INSTRUCTIONS TO FOLLOW: A precise retyping is required of every line from the one containing "for branch, colour" down to the one containing "points = [vertex.co", both included, and of no other line.

DATA SEGMENT:
----------------
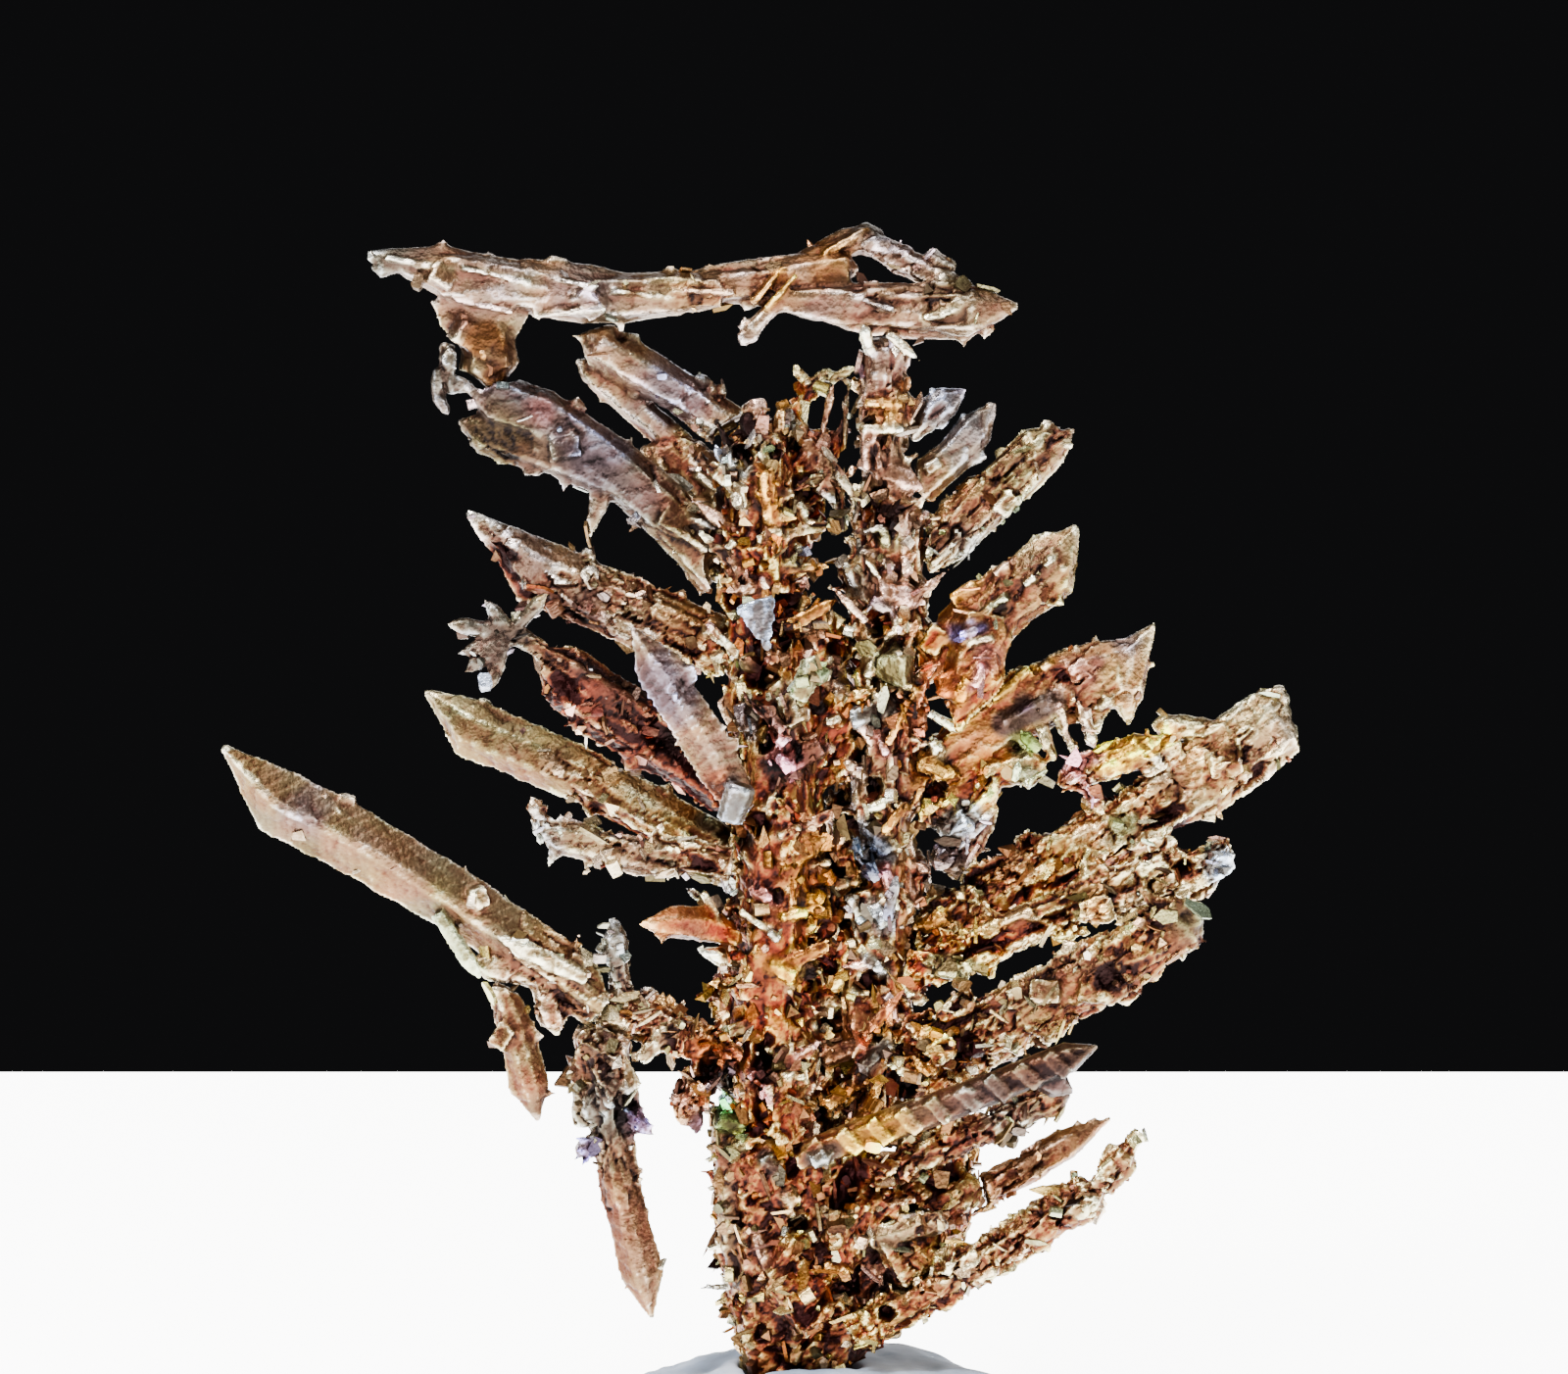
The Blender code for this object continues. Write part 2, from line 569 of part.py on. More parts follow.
def great_blade():
    """The longest blade: a sword with a ridge along its middle and a skewed point."""
    b = Branch("great_blade", 29)
    blade = b.blade([(-8.7, -3.0, 20.3), (-12.1, -3.2, 22.8), (-17.2, -3.6, 26.4),
                     (-23.9, -4.2, 31.0)], 2.9, 1.7, root=0.85, spread=0.85, point=2.8, skew=0.65,
                    flat=0.06, step=0.03)
    b.edge_grains(blade, 5, 0.5, end=0.75)
    b.face_grains(blade, 3, 0.6, end=0.4)
    b.blade([(-10.6, -3.1, 21.4), (-14.2, -3.4, 22.2)], 1.4, 0.9, point=1.0, stations=3)
    b.blade([(-11.2, -3.2, 21.6), (-10.6, -3.1, 19.0)], 1.2, 0.8, point=0.6, stations=3)
    return b


def hanging_blade():
    """A plate of grown-together crystals below the left fork, and the long blade hanging from it."""
    b = Branch("hanging_blade", 31)
    plate = b.blade([(-8.6, -2.9, 19.9), (-8.8, -3.0, 17.6), (-8.6, -3.1, 14.6)], 2.5, 1.2,
                    root=0.8, point=1.3, flat=0.3)
    blade = b.blade([(-8.6, -3.1, 17.0), (-8.2, -3.3, 13.4), (-6.8, -3.6, 7.4)], 1.85, 1.1,
                    root=0.85, point=1.7, flat=0.12, step=0.03)
    b.crowd([(-8.6, -3.0, 18.8), (-8.7, -3.0, 15.6)], 3, 1.7, 0.4)
    b.edge_grains(plate, 4, 0.7, end=0.95)
    for start, end in (((-8.6, -3.2, 16.4), (-6.7, -3.4, 15.0)),
                       ((-8.9, -3.2, 14.9), (-10.0, -3.4, 13.9))):
        b.blade([start, end], 0.9, 0.6, point=0.7, stations=2)
    return b


def forked_blade():
    """A blade on the right with a second, shorter lobe hanging below it."""
    b = Branch("forked_blade", 42)
    blade = b.blade([(4.0, 0.4, 33.6), (7.8, 0.0, 36.5), (10.4, -0.5, 39.4)], 2.9, 1.3,
                    root=0.75, point=1.7, skew=0.6, flat=0.27)
    b.edge_grains(blade, 5, 0.5)
    b.face_grains(blade, 3, 0.7, end=0.8)
    b.blade([(6.8, -0.4, 36.0), (6.4, -0.8, 33.7), (5.6, -0.9, 31.2)], 2.6, 1.1, root=0.9,
            point=2.4, stations=4)
    return b


def jagged_blade():
    """A broad blade with a toothed end, and below it a thin strand, ribs and a hanging drop."""
    b = Branch("jagged_blade", 43)
    blade = b.blade([(4.0, 0.9, 29.1), (9.2, 1.4, 32.5), (13.5, 2.0, 35.0)], 3.1, 1.2,
                    root=0.65, spread=0.7, point=1.3, skew=0.9)
    b.edge_grains(blade, 3, 0.5, edges=(1,))
    b.face_grains(blade, 3, 0.7, end=0.9)
    for start, end in (((12.3, 1.8, 34.2), (12.8, 1.7, 31.0)),
                       ((11.0, 1.6, 33.4), (11.5, 1.5, 30.7))):
        b.blade([start, end], 1.3, 0.8, root=1.4, point=1.2, stations=3)
    b.blade([(3.9, 0.6, 27.4), (7.4, 0.8, 29.4), (9.4, 0.6, 29.7)], 1.4, 0.9, point=0.6,
            stations=4)
    b.blade([(6.9, 0.7, 29.4), (6.6, 0.5, 27.4), (5.6, 0.4, 24.9)], 1.5, 0.9, root=0.8,
            point=1.4, stations=4)
    for i in range(4):
        x = 8.05 + 0.8 * i
        b.blade([(x, 1.15, 31.2 + 0.35 * i), (x + 0.9, 0.7, 29.3 + 0.35 * i)], 0.5, 0.7,
                point=0.3, stations=2)
    return b


def long_arm():
    """The longest arm on the right, with a bright bar reaching back from its upper edge."""
    b = Branch("long_arm", 44)
    arm = b.blade([(3.8, 1.0, 21.9), (6.7, 1.2, 23.6), (11.9, 1.7, 26.5), (15.6, 2.1, 28.6),
                   (19.1, 2.5, 32.4)],
                  3.2, 1.4, root=0.9, point=1.0, skew=0.6, step=0.05, stations=7)
    bar = b.blade([(14.9, 2.0, 30.0), (11.9, 1.2, 29.5), (9.7, 0.6, 28.8)], 1.5, 1.1, point=0.7,
                  stations=4)
    b.edge_grains(arm, 7, 0.75, end=0.85)
    b.face_grains(arm, 5, 0.9, end=0.85)
    b.blade([(10.3, 0.8, 29.2), (11.8, 0.5, 27.5)], 0.6, 0.5, point=0.6, stations=2)
    b.blade([(16.6, 2.2, 30.8), (13.7, 1.9, 31.1)], 1.0, 0.9, point=0.5, stations=3)
    b.edge_grains(bar, 2, 0.4)
    return b


def lace_arm(name, seed, path, width, side, leaf):
    """A pitted, lacy arm: a rod with crowded crystals along its edges, and a smooth leaf at its end."""
    b = Branch(name, seed)
    arm = b.blade(path, width, 1.1, root=1.0, point=1.0, step=0.14, stations=6)
    b.blade(leaf, 0.75 * width, 0.8, root=0.7, point=0.9, stations=4)
    b.edge_grains(arm, 8, 0.95, edges=side)
    b.face_grains(arm, 4, 0.9, end=0.95)
    return b


def ribbed_bar():
    """A bar in front, crossed by a ladder of short facets."""
    b = Branch("ribbed_bar", 47)
    start = Vector((-0.9, -3.3, 14.0))
    end = Vector((11.4, -3.9, 18.8))
    bar = b.blade([start, start.lerp(end, 0.5) + Vector((0, 0, -0.15)), end], 1.5, 1.1, root=0.8,
                  point=1.3)
    ribs = 9
    for i in range(ribs):
        u = 0.08 + 0.78 * i / (ribs - 1)
        along, side, out = bar.axes(u)
        turn = Matrix((along, side, out)).transposed() @ Matrix.Rotation(0.35, 3, (0, 0, 1))
        b.grain(bar.centre(u) + out * 0.4, (0.55, 1.25, 0.5), turn, "cube")
    b.blade([(8.8, -3.5, 17.6), (10.4, -3.4, 16.7)], 1.3, 0.8, point=0.8, stations=3)
    return b


def lowest_blade():
    """The lowest branch: a lumpy bar with a knob at its end and a thin spur on the knob."""
    b = Branch("lowest_blade", 51)
    spine = b.blade([(1.6, -1.6, 6.3), (4.0, -1.9, 7.9), (6.6, -2.2, 9.4), (9.0, -2.4, 10.9),
                     (11.6, -2.7, 12.7)],
                    1.75, 1.3, root=1.1, point=0.6, step=0.08)
    b.edge_grains(spine, 5, 0.6)
    b.face_grains(spine, 4, 0.8, end=0.7)
    b.blade([(11.5, -2.7, 12.6), (12.1, -2.8, 13.6), (12.8, -2.8, 14.4)], 1.5, 0.9, root=0.8,
            point=0.6, stations=3)
    b.blade([(12.4, -2.8, 13.9), (13.1, -2.9, 15.1)], 0.6, 0.55, point=0.4, stations=2)
    return b


def plain_branch(name, seed, path, width, thick, teeth=5, blocks=3, tooth=0.5, block=0.7,
                 **changes):
    """A branch of one blade with teeth along its edges and blocks on its faces."""
    b = Branch(name, seed)
    spine = b.blade(path, width, thick, **changes)
    b.edge_grains(spine, teeth, tooth)
    b.face_grains(spine, blocks, block, end=0.7)
    return b


def branches():
    """Every branch with its colour, those nearer the stems first."""
    yield root_mass(), BROWN
    yield left_stem(), GOLD
    yield right_stem(), BROWN
    yield top_bar(), GREY
    yield upper_blade(), GREY
    yield hooked_blade(), LILAC
    yield plain_branch("left_spear", 24, [(-3.6, 0.4, 34.4), (-9.0, 0.8, 36.6),
                                          (-14.2, 1.0, 39.9)],
                       3.0, 1.4, root=0.75, point=3.4, skew=0.7, flat=0.2), ROSE
    yield feather_arm(), ROSE
    yield plain_branch("left_lance", 26, [(-3.3, 0.9, 25.6), (-8.7, 1.8, 28.5),
                                          (-16.2, 3.0, 32.3)],
                       2.45, 1.3, point=2.2, skew=0.5, flat=0.2, stations=6), TAN
    yield plain_branch("leaf_blade", 32, [(-3.0, -2.4, 28.3), (-5.0, -4.0, 32.0),
                                          (-7.5, -5.4, 36.1)],
                       2.0, 1.1, teeth=4, blocks=0, flat=0.08, root=0.8), LILAC
    yield thorn_twig(), TAN
    yield plain_branch("lens_crystal", 33, [(-3.5, -1.8, 23.0), (-5.0, -2.8, 23.6),
                                            (-7.3, -4.0, 23.8)],
                       1.4, 1.0, teeth=2, blocks=1, root=0.5, point=1.6, stations=4), GOLD
    yield left_fork(), ROSE
    yield great_blade(), TAN
    yield plain_branch("drop_blade", 30, [(-13.0, -3.3, 21.3), (-12.3, -3.3, 19.6),
                                          (-11.4, -3.4, 15.5)],
                       1.7, 1.0, teeth=3, blocks=1, root=0.6, point=1.5, flat=0.15,
                       stations=4), TAN
    yield hanging_blade(), ROSE
    yield plain_branch("right_blade_1", 34, [(3.0, 0.9, 43.0), (6.0, 0.9, 45.0)], 1.3, 0.8,
                       teeth=2, blocks=0, point=0.9, stations=4), GREY
    yield plain_branch("right_blade_2", 35, [(3.4, 0.9, 40.4), (5.6, 1.1, 42.4),
                                             (7.2, 1.2, 44.4)],
                       1.6, 0.9, teeth=3, blocks=1, point=1.3, stations=4), GREY
    yield plain_branch("right_blade_3", 41, [(3.6, 0.9, 37.7), (7.0, 1.2, 40.5),
                                             (10.4, 1.5, 43.3)],
                       2.2, 1.1, root=0.75, point=1.5, skew=-0.35), TAN
    yield forked_blade(), TAN
    yield jagged_blade(), ROSE
    yield long_arm(), TAN
    yield lace_arm("lace_arm_upper", 45, [(3.4, -0.4, 20.8), (10.2, -1.0, 24.0),
                                          (16.6, -1.5, 26.3)],
                   2.2, (1, -1), [(15.6, -1.4, 24.9), (16.7, -1.5, 27.1)]), TAN
    yield lace_arm("lace_arm_lower", 46, [(3.4, -0.9, 17.8), (9.8, -2.0, 20.6),
                                          (15.6, -3.0, 24.4)],
                   2.6, (-1, 1, -1), [(15.3, -3.0, 24.2), (12.9, -2.9, 22.1), (10.6, -2.8, 20.5)]), TAN
    yield plain_branch("low_blade", 48, [(3.4, 1.0, 16.0), (6.7, 1.5, 17.8), (10.6, 2.0, 19.6)],
                       2.6, 1.2, root=0.9, point=1.8), ROSE
    yield ribbed_bar(), TAN
    yield plain_branch("bar_below", 49, [(2.2, -2.0, 12.9), (6.0, -1.8, 14.6),
                                         (10.5, -1.5, 16.5)],
                       1.5, 1.0, blocks=2, point=1.0), ROSE
    yield plain_branch("thin_blade", 50, [(4.2, -0.6, 10.3), (7.5, -0.3, 12.35), (9.6, -0.2, 13.5),
                                          (12.1, 0.0, 15.0)],
                       1.5, 0.9, teeth=3, blocks=2, tooth=0.4, block=0.5, point=2.2), ROSE
    yield lowest_blade(), TAN


def main():
    for thing in list(bpy.data.objects):
        bpy.data.objects.remove(thing)
    parts = work_collection("native_silver")
    tools = work_collection("cutters")
    earlier = []
    for branch, colour in branches():
        build_branch(branch, earlier, parts, tools, colour)
        earlier.append(branch)
    putty_mound(earlier[0], parts, tools)


main()
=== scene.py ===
"""Native silver: the tarnished surface, the fine crystals and the stage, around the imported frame.

Lengths in this script are millimetres unless a name says otherwise; Blender's own are metres.
"""

import json
import math
from itertools import product

import bmesh
import bpy
import numpy as np
from bpy.props import FloatProperty, FloatVectorProperty, IntProperty, PointerProperty
from bpy.types import Operator, Panel, PropertyGroup
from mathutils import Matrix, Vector
from mathutils.bvhtree import BVHTree


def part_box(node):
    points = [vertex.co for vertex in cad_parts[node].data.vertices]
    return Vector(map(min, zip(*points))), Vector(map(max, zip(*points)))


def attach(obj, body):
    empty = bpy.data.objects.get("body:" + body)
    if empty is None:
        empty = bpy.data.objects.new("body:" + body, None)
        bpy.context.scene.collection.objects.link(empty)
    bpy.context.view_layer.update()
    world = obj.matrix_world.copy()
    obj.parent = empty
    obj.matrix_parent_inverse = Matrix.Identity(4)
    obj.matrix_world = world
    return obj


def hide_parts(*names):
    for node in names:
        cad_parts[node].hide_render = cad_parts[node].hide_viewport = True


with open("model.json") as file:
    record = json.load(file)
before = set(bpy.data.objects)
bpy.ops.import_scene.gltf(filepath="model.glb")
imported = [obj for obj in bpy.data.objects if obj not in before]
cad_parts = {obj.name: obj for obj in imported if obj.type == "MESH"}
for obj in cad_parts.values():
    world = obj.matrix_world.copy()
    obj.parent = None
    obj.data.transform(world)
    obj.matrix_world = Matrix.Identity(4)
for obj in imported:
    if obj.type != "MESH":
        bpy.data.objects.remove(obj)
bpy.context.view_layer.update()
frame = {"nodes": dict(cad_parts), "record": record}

bl_info = {
    "name": "Native silver specimen",
    "version": (1, 0, 0),
    "blender": (4, 5, 0),
    "location": "3D View > Sidebar > Native silver",
    "description": "Dresses the branches of a native silver specimen with crystals and tarnish",
    "category": "Object",
}

MM = 0.001
BODY = "root"
IMAGE_SIZE = (1600, 1402)


def linear(red, green, blue):
    """A colour given as it looks on a screen, 0 to 255, in the linear values that Blender mixes."""
    return tuple((c / 255.0) ** 2.2 for c in (red, green, blue))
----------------
EXERCISE RESULT:
    for branch, colour in branches():
        build_branch(branch, earlier, parts, tools, colour)
        earlier.append(branch)
    putty_mound(earlier[0], parts, tools)


main()
=== scene.py ===
"""Native silver: the tarnished surface, the fine crystals and the stage, around the imported frame.

Lengths in this script are millimetres unless a name says otherwise; Blender's own are metres.
"""

import json
import math
from itertools import product

import bmesh
import bpy
import numpy as np
from bpy.props import FloatProperty, FloatVectorProperty, IntProperty, PointerProperty
from bpy.types import Operator, Panel, PropertyGroup
from mathutils import Matrix, Vector
from mathutils.bvhtree import BVHTree


def part_box(node):
    points = [vertex.co for vertex in cad_parts[node].data.vertices]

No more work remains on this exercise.